In contrast, rainfall in Willamina, approximately 7 miles (11 km) away, is 50.90 inches (1,293 mm). Additionally, precipitation at Laurel Mountain, located about 9 miles (14 km) to the southeast and further up in the Oregon Coast Range, comes down at an average rate of 121.48 inches (3,086 mm) per year.
As of the census of 2010, there were 1,661 people in 658 households are residing in Grand Ronde
As of the census of 2000, there were 271 people, 113 households, and 61 families residing in the CDP. The population density was 413.8 people per square mile (161.0/km²). There were 140 housing units at an average density of 213.8 per square mile (83.2/km²). The racial makeup of the CDP was 67.16% White, 25.83% Native American, 2.95% Asian, 0.37% from other races, and 3.69% from two or more races. Hispanic or Latino of any race were 1.11% of the population.
There were 113 households out of which 29.2% had children under the age of 18 living with them, 31.0% were married couples living together, 14.2% had a female householder with no husband present, and 46.0% were non-families. 36.3% of all households were made up of individuals and 6.2% had someone living alone who was 65 years of age or older. The average household size was 2.40 and the average family size was 3.07.
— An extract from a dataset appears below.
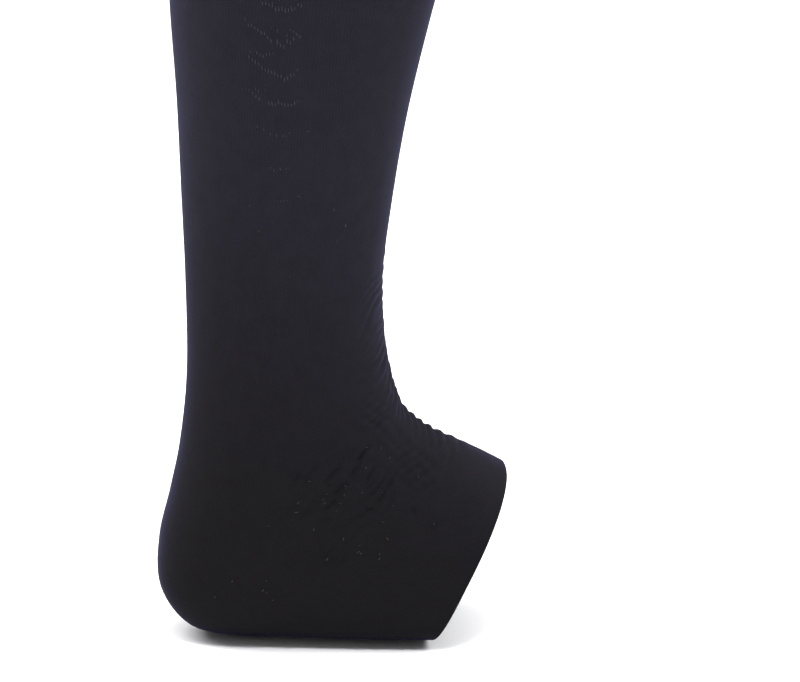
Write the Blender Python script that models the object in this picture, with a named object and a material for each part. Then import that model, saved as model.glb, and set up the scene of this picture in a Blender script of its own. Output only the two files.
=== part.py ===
"""A footless knee-high compression stocking in the hollow form that it has when worn.

The knitted tube is a loft through slanting sections: level ones down the calf, then a fan of them
round the heel to the slanting opening at the middle of the foot. Lengths below are millimetres,
measured forward from the back of the heel and up from the sole. The finished part has its origin
at the centre of the top opening, the toes' side along +X and +Z up.
"""

import math
from collections import namedtuple

import bmesh
import bpy
import numpy as np

MM = 0.001

# Driving sizes of the cloth
WALL = 1.2  # the knitted tube
BAND_WALL = 1.9  # the doubled top band
BAND_HEIGHT = 30.0
BAND_PROUD = 0.35  # how far the band stands out from the tube
HEM_WALL = 2.2  # the turned hem, at its crown
HEM_HEIGHT = 5.0
HEM_PROUD = 0.5  # how far its crown stands out from the tube
HEM_ROLL = 0.7  # how far its two edges are rounded away
SEAM_GAP = 0.3  # between one piece and the next
EDGE_BLEND = 30.0  # over this the rings turn from the hem's line to the sections

# How finely the pieces are faceted
POINTS_AROUND = 32
TUBE_STEP = 9.0  # between rings where the cloth is smooth
FOLD_RINGS = 4  # rings for each fold
BAND_RINGS = 4
HEM_RINGS = 5

# The sections, from the foot opening up to the top edge. Each lies in the plane through its back
# (or sole) point and its front (or instep) point. `widest` is how far from back to front the full
# width lies; the powers say how blunt the two ends are, 2 being an ellipse.
Section = namedtuple(
    "Section",
    "name back_x back_z front_x front_z half_width widest back_power front_power",
)
SECTIONS = (
    Section("foot_opening", 111.8, 0.0, 145.2, 67.6, 38.5, 0.42, 4.4, 2.3),
    Section("midfoot", 91.0, 0.0, 136.0, 73.0, 37.5, 0.43, 4.2, 2.3),
    Section("arch", 69.0, 0.0, 127.3, 77.5, 36.3, 0.44, 3.6, 2.2),
    Section("instep", 49.0, 0.0, 119.3, 80.8, 35.2, 0.45, 3.0, 2.2),
    Section("sole_of_heel", 30.0, 0.0, 112.6, 84.2, 34.5, 0.47, 2.6, 2.2),
    Section("under_heel", 12.0, 4.5, 107.9, 87.9, 34.5, 0.49, 2.5, 2.2),
    Section("heel_point", 1.0, 20.0, 104.4, 91.3, 34.8, 0.52, 2.5, 2.2),
    Section("back_of_heel", 0.8, 40.0, 101.5, 95.0, 35.2, 0.52, 2.4, 2.2),
    Section("ankle_joint", 5.5, 60.0, 99.5, 100.5, 35.2, 0.50, 2.3, 2.2),
    Section("above_joint", 10.0, 82.0, 97.0, 108.5, 34.4, 0.50, 2.2, 2.2),
    Section("ankle", 13.1, 112.0, 94.1, 125.0, 33.0, 0.50, 2.1, 2.2),
    Section("above_ankle", 13.0, 150.0, 93.6, 150.0, 33.8, 0.50, 2.1, 2.1),
    Section("calf_start", 11.8, 186.0, 97.5, 182.0, 37.2, 0.49, 2.1, 2.1),
    Section("low_calf", 10.4, 226.0, 103.7, 218.0, 43.0, 0.48, 2.1, 2.0),
    Section("mid_calf", 8.0, 268.0, 112.4, 255.0, 50.0, 0.47, 2.1, 2.0),
    Section("full_calf", 8.0, 308.0, 121.8, 290.0, 54.5, 0.47, 2.1, 2.0),
    Section("below_knee", 14.0, 350.0, 130.0, 326.0, 55.0, 0.48, 2.1, 2.0),
    Section("band_foot", 24.5, 381.0, 135.8, 357.0, 52.8, 0.49, 2.1, 2.0),
    Section("top_edge", 32.7, 411.0, 140.5, 387.0, 51.3, 0.50, 2.1, 2.0),
)

# The largest folds, lying across the front of the ankle where the foot bends up. `up_front` is
# the distance along the front line from the foot opening, `reach` the half angle it spans.
Fold = namedtuple("Fold", "up_front height width reach")
FOLDS = (
    Fold(26.6, 0.6, 5.6, 52),
    Fold(32.0, 1.0, 5.2, 58),
    Fold(37.0, 1.2, 4.8, 64),
    Fold(41.6, 1.2, 4.6, 68),
    Fold(46.3, 0.9, 4.6, 60),
    Fold(51.2, 0.7, 4.8, 70),
    Fold(71.0, 0.5, 4.4, 52),
    Fold(76.4, 0.7, 4.8, 58),
    Fold(82.0, 0.5, 4.6, 50),
)
FOLD_SHARE_INSIDE = 0.5  # how much of a fold's height the inner face follows

CLOTH_COLOUR = (0.022, 0.022, 0.028, 1.0)
CLOTH_ROUGHNESS = 0.85

TABLE = np.array([section[1:] for section in SECTIONS])
LAST_PLACE = len(SECTIONS) - 1
ANGLES = np.arange(POINTS_AROUND) * 2 * math.pi / POINTS_AROUND  # from the front midline


def section_at(places):
    """The sections at places counted in rows of the table, on smooth curves through the rows."""
    places = np.asarray(places, dtype=float)
    low = np.clip(places.astype(int), 0, LAST_PLACE - 1)
    f = (places - low)[..., None]
    before, a, b, after = (TABLE[np.clip(low + k, 0, LAST_PLACE)] for k in (-1, 0, 1, 2))
    return 0.5 * (
        2 * a
        + (b - before) * f
        + (2 * before - 5 * a + 4 * b - after) * f**2
        + (3 * a - before - 3 * b + after) * f**3
    )


def face_points(places):
    """Points of the cloth's outer face for a grid of places, a row for each ring."""
    back_x, back_z, front_x, front_z, half, widest, back_power, front_power = np.moveaxis(
        section_at(places), -1, 0
    )
    c, s = np.cos(ANGLES)[None, :], np.sin(ANGLES)[None, :]
    ahead = c >= 0
    power = np.where(ahead, front_power, back_power)
    middle_x = back_x + widest * (front_x - back_x)
    middle_z = back_z + widest * (front_z - back_z)
    along = np.abs(c) ** (2 / power)
    across = np.sign(s) * np.abs(s) ** (2 / power)
    x = middle_x + along * (np.where(ahead, front_x, back_x) - middle_x)
    z = middle_z + along * (np.where(ahead, front_z, back_z) - middle_z)
    return np.stack([x, across * half, z], axis=-1)


def level(place):
    """One place, repeated for every angle."""
    return np.full(POINTS_AROUND, float(place))


FINE_PLACES = np.linspace(0, LAST_PLACE, 901)
FINE_POINTS = face_points(np.array([level(place) for place in FINE_PLACES]))
FINE_STEPS = np.linalg.norm(np.diff(FINE_POINTS, axis=0), axis=2)
FINE_LENGTHS = np.vstack([level(0), np.cumsum(FINE_STEPS, axis=0)])
FULL_LENGTH = FINE_LENGTHS[-1, 0]  # along the front line, where the angle is 0


def place_of(up_front):
    """The place of a distance up the front line."""
    return float(np.interp(up_front, FINE_LENGTHS[:, 0], FINE_PLACES))


def places_beside_opening(distance):
    """For each angle, the place that far from the foot opening along the cloth."""
    return np.array(
        [np.interp(distance, FINE_LENGTHS[:, k], FINE_PLACES) for k in range(POINTS_AROUND)]
    )


def normals_of(rings):
    """Unit normals of a grid of rings, pointing out of the tube."""
    around = np.roll(rings, -1, axis=1) - np.roll(rings, 1, axis=1)
    along = np.gradient(rings, axis=0)
    normals = np.cross(around, along)
    return normals / np.linalg.norm(normals, axis=2, keepdims=True)


def fold_relief(places):
    """How far the folds lift the cloth at each ring and angle."""
    up_front = np.interp(places, FINE_PLACES, FINE_LENGTHS[:, 0])
    degrees = np.degrees(ANGLES)
    from_front = np.minimum(degrees, 360.0 - degrees)[None, :]
    relief = np.zeros(places.shape)
    for fold in FOLDS:
        across = np.clip(np.abs(up_front - fold.up_front) / (fold.width / 2), 0, 1)
        crest = 0.5 + 0.5 * np.cos(math.pi * across)
        fade = np.cos(np.clip(from_front / fold.reach, 0, 1) * math.pi / 2) ** 2
        relief += fold.height * crest * fade
    return relief


def ring_lengths(start, end):
    """The distances up the front where rings are placed, close together over the folds."""
    marks = {start, end}
    for fold in FOLDS:
        marks.update(fold.up_front + fold.width * (k / FOLD_RINGS - 0.5) for k in range(FOLD_RINGS))
    marks = sorted(mark for mark in marks if start <= mark <= end)
    lengths = [marks[0]]
    for a, b in zip(marks, marks[1:]):
        count = max(1, math.ceil((b - a) / TUBE_STEP))
        lengths += [a + (b - a) * k / count for k in range(1, count + 1)]
    return np.array(lengths)


def tube_mesh(outer, inner):
    """A closed wall between two grids of rings, the outer face and the inner one."""
    mesh = bmesh.new()
    skins = [[[mesh.verts.new(point) for point in ring] for ring in grid] for grid in (outer, inner)]
    strips = list(zip(skins[0], skins[0][1:])) + list(zip(skins[1], skins[1][1:]))
    strips += [(skins[0][row], skins[1][row]) for row in (0, -1)]
    for one, other in strips:
        for k in range(POINTS_AROUND):
            after = (k + 1) % POINTS_AROUND
            mesh.faces.new((one[k], one[after], other[after], other[k]))
    bmesh.ops.recalc_face_normals(mesh, faces=mesh.faces)
    return mesh


def cloth_material(name):
    material = bpy.data.materials.new(name)
    material.use_nodes = True
    shader = material.node_tree.nodes["Principled BSDF"]
    shader.inputs["Base Color"].default_value = CLOTH_COLOUR
    shader.inputs["Roughness"].default_value = CLOTH_ROUGHNESS
    shader.inputs["Metallic"].default_value = 0.0
    return material


def add_cloth(name, outer, inner):
    """One piece of cloth as an object, moved so that the origin is the top opening's centre."""
    top = SECTIONS[-1]
    centre = np.array([(top.back_x + top.front_x) / 2, 0.0, (top.back_z + top.front_z) / 2])
    solid = tube_mesh((outer - centre) * MM, (inner - centre) * MM)
    data = bpy.data.meshes.new(name)
    solid.to_mesh(data)
    solid.free()
    data.shade_smooth()
    data.set_sharp_from_angle(angle=math.radians(50))
    data.materials.append(cloth_material(name))
    piece = bpy.data.objects.new(name, data)
    bpy.context.scene.collection.objects.link(piece)


def make_stocking(start, end):
    """The knitted tube, between the foot hem and the top band."""
    lengths = ring_lengths(start, end)
    turned = places_beside_opening(start) - place_of(start)
    blend = np.clip(1 - (lengths - start) / EDGE_BLEND, 0, 1) ** 2
    places = np.array([level(place_of(length)) for length in lengths])
    places += blend[:, None] * turned[None, :]
    rings = face_points(places)
    normals = normals_of(rings)
    relief = fold_relief(places)[:, :, None]
    outer = rings + normals * relief
    inner = rings + normals * (relief * FOLD_SHARE_INSIDE - WALL)
    add_cloth("stocking", outer, inner)


def make_top_band(start, end):
    """The doubled band, a plain ring that stands a little proud of the tube."""
    lengths = np.linspace(start, end, BAND_RINGS)
    rings = face_points(np.array([level(place_of(length)) for length in lengths]))
    normals = normals_of(rings)
    add_cloth("top_band", rings + normals * BAND_PROUD, rings + normals * (BAND_PROUD - BAND_WALL))


def make_foot_hem(end):
    """The turned hem: a ring of even width along the opening, its outer face rounded off."""
    distances = np.linspace(0, end, HEM_RINGS)
    rings = face_points(np.array([places_beside_opening(distance) for distance in distances]))
    normals = normals_of(rings)
    round_off = np.abs(2 * distances / end - 1) ** 2.5
    outer = rings + normals * (HEM_PROUD - HEM_ROLL * round_off)[:, None, None]
    add_cloth("foot_hem", outer, rings + normals * (HEM_PROUD - HEM_WALL))


def main():
    for old in list(bpy.data.objects):
        bpy.data.objects.remove(old)
    band_start = FULL_LENGTH - BAND_HEIGHT
    make_foot_hem(HEM_HEIGHT)
    make_stocking(HEM_HEIGHT + SEAM_GAP, band_start - SEAM_GAP)
    make_top_band(band_start, FULL_LENGTH)


main()
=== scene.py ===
# %% [markdown]
# # A footless compression stocking
# A compression stocking is a tube of very elastic yarn, knitted round and round on one machine with no
# side seam. It is tightest at the ankle. This one is knee-high and near-black, with a heel pouch, and it
# ends in a slanting hem at the middle of the foot, so the toes stay free. Worn, it takes the form of
# the leg, and the cloth bunches in small creases where the foot bends up.
#
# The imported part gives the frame: where the origin is, how big everything is, and which solids the
# pieces below stand for. Everything here is placed inside its box.

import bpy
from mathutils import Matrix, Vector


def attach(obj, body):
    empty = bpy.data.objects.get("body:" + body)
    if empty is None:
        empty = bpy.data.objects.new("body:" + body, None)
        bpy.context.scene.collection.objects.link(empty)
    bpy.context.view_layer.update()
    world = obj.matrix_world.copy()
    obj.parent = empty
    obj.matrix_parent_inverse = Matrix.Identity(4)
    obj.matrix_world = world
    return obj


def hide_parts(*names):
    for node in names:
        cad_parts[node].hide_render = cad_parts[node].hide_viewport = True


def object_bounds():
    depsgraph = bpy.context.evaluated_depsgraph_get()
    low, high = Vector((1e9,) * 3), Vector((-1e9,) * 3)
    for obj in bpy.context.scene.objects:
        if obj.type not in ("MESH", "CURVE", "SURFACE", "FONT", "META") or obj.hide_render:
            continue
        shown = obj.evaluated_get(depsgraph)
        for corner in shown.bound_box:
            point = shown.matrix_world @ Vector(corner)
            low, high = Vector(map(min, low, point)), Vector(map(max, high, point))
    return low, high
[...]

In the CDP, the population was spread out with 28.8% under the age of 18, 8.5% from 18 to 24, 29.9% from 25 to 44, 25.8% from 45 to 64, and 7.0% who were 65 years of age or older. The median age was 36 years. For every 100 females there were 111.7 males. For every 100 females age 18 and over, there were 107.5 males.
The median income for a household in the CDP was $23,929, and the median income for a family was $20,139. Males had a median income of $19,722 versus $21,583 for females. The per capita income for the CDP was $13,538. None of the families and 19.1% of the population were living below the poverty line.